Some of the pain has faded, but Tomjanovich and Washington could not be considered friends.

After Tomjanovich returned to action in 1978, the men met once on a basketball court. It happened when Washington was playing for Portand. In the pregame warmups, a Tomjanovich shot went out of bounds. He pursued the ball, not really paying attention to where he was going. When he looked up, there was Washington.

A brief, strained conversation followed. Washington was friendly and apologetic, as Tomjanovich recalls the meeting. They parted after a few moments, and never pursued the matter further.
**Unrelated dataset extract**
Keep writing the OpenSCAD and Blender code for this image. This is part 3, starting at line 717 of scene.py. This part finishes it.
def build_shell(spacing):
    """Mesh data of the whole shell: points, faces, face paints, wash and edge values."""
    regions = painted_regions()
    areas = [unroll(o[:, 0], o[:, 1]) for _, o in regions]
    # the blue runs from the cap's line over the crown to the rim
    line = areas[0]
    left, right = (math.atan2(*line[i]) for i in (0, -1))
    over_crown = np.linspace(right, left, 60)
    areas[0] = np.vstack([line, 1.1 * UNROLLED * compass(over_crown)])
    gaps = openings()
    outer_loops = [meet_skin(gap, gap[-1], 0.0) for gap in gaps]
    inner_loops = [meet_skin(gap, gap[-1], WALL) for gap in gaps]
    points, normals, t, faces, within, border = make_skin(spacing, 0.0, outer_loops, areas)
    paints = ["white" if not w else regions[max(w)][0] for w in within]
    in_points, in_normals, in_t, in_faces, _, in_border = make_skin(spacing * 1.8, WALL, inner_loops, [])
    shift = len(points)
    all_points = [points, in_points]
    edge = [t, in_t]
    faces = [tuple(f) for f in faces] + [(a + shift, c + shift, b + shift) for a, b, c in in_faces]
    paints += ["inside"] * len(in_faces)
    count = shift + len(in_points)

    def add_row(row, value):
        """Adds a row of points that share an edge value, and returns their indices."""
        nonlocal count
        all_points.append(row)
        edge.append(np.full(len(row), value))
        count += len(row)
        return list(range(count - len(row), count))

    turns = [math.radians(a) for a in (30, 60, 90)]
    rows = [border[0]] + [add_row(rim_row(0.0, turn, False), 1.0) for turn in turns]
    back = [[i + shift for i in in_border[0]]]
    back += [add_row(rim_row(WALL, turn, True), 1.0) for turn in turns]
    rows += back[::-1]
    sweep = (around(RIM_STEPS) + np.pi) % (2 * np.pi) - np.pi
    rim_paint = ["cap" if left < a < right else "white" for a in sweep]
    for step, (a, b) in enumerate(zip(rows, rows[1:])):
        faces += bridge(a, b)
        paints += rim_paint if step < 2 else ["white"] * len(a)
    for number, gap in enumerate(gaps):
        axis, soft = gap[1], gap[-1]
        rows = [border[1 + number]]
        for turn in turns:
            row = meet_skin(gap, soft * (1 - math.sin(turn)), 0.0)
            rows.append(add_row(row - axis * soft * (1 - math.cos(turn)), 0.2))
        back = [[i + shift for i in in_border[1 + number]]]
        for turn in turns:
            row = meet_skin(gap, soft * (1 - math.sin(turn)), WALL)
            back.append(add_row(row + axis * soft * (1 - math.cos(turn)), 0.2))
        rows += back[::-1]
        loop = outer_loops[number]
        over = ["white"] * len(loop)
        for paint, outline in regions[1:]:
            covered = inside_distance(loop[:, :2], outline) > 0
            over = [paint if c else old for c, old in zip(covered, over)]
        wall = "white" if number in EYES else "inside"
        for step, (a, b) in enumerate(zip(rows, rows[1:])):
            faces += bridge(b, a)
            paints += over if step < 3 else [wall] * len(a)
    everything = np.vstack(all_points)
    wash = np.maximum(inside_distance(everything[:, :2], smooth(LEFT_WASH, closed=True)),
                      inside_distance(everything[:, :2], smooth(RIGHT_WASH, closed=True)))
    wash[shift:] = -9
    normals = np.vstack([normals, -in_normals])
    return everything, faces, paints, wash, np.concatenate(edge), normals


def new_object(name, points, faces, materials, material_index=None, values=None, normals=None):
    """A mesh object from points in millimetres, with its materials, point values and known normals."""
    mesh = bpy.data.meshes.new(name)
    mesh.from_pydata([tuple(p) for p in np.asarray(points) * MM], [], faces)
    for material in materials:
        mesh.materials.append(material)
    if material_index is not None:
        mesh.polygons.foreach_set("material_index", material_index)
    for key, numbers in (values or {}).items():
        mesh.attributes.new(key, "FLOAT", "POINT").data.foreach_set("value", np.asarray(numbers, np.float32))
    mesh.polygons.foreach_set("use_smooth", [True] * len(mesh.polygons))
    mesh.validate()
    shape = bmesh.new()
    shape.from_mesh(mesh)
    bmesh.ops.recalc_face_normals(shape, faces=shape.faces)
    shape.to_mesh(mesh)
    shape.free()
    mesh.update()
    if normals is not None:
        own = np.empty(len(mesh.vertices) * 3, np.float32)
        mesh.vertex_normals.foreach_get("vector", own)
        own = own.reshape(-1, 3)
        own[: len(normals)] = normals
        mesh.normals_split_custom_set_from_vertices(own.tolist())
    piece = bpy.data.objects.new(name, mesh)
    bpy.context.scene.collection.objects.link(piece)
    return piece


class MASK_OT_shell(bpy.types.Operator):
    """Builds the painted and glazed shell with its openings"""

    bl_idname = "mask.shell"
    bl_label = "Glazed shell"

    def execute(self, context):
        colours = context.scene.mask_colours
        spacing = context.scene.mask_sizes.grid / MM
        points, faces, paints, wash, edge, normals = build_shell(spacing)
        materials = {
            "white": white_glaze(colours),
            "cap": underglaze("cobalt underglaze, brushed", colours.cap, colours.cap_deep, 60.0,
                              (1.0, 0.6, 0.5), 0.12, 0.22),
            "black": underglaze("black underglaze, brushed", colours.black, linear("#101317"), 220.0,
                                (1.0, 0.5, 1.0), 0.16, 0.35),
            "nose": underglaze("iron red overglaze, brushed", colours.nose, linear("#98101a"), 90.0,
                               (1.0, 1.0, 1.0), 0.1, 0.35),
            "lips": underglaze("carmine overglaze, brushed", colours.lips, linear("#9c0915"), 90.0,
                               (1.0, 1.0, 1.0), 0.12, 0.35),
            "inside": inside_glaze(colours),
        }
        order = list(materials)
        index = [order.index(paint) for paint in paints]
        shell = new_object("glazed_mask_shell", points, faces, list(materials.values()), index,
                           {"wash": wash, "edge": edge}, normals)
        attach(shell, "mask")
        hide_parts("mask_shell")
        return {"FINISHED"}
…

A lawsuit growing out of the incident was settled out of court in 1979. The Rockets filed a $1.8 million suit against the Lakers for the loss of Tomjanovich's services. Part of the settlement was an agreement to withhold information on money to be paid by California Sports Inc., parent company of the Lakers, to the Rockets.

They don't forget a face. Or do they?

Rudy Tomjanovich had his collar turned up against a cold wind whipping down the street in New York. He was looking at the sidewalk and was startled when a voice said, "Hi, Rudy."

The little encounter was over as suddenly as it developed. Tomjanovich had no idea who had spoken to him.

It's rare for him to be identified by a casual basketball fan, as happened that day in New York.

For the most part, Tomjanovich can pass freely through airports, hotel lobbies and arenas without being recognized. Occasionally, someone will spot him. Sometimes, people will hear the name and remember.

"Somebody will say to me, 'You're the guy who got hit,' " Tomjanovich said, matter of factly. "That's the way it is. The real fans, they know me as a guy who was a good shooter. The kids coming out of school now, they know nothing about me. I like it better not being recognized."

Recently, he paused in the midst of a week-long excursion that took him to Philadelphia, New Jersey, Dallas, Tulsa and Seattle, and reflected on his life in basketball. When he retired four years ago, he had some problems getting accustomed to the life of a scout. He had so much nervous energy as a player, and suddenly there was no outlet for it.

But he has learned to adapt. His wife, Sophie, whom he met as a sophomore at the University of Michigan, is accustomed to the long separations. They have a summer place in Galveston, and by the time September arrives, she is ready for the basketball season to begin.

"I'm gone so much, but I'm learning the game," Tomjanovich said. "I missed not being there when we won eight in a row at the start of the year. I missed feeling part of it, but I knew I had helped. I've still got that love for the game . . . and I want to try coaching."

His old friend and teammate, Calvin Murphy, believes Tomjanovich will become an NBA coach.